Dairy processors seeking the optimal refrigerated vehicles, however, should consider both their current and future temperature, payload and cargo requirements, Mullin says.

Indeed, because vehicles are available in a wide range of lengths and heights with various refrigeration configurations, including dual temperature zones in which the cargo area is walled off to support different coolness levels, it is important that operators “know what their business is going to need in two to three years,” he says.

Smaller delivery vehicles, meanwhile, are becoming increasingly energy-efficient, Mullin says. He notes, for instance, that operators can save on fuel costs by using designs in which the vehicle engines power the refrigeration units.

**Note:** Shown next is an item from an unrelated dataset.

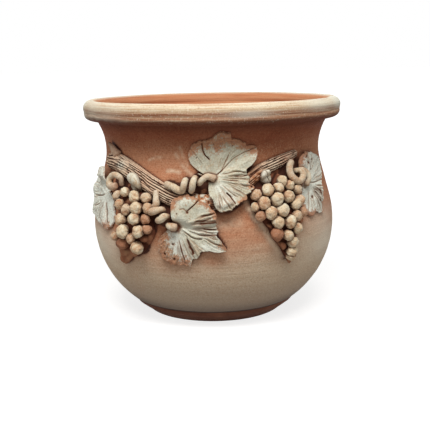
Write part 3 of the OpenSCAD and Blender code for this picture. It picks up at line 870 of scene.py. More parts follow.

In addition, many vans have electric standbys so operators can keep the temperature controls working when vehicles are not running.

In addition, technologies are evolving to more effectively track temperatures in vehicles and throughout the cold chain, analysts note.

Combs, for instance, says that operators are leveraging cloud technologies to expand accessibility and enable remote monitoring.

“Complete visibility into what is happening, in real time, and what has transpired creates many opportunities to improve,” he states, adding that “one needs to have a complete history of temperature readings, so a world-class historian is needed.”

“Everyone is looking for options and ways to be more efficient, do more with less and get the most value and bang for their buck,” Parnell says. “That can include having customers move closer to distribution centers or moving the distribution centers closer to customers. The more you can use the resources in a productive manner, the greater efficiencies you can drive and the more cost-effective you can be.”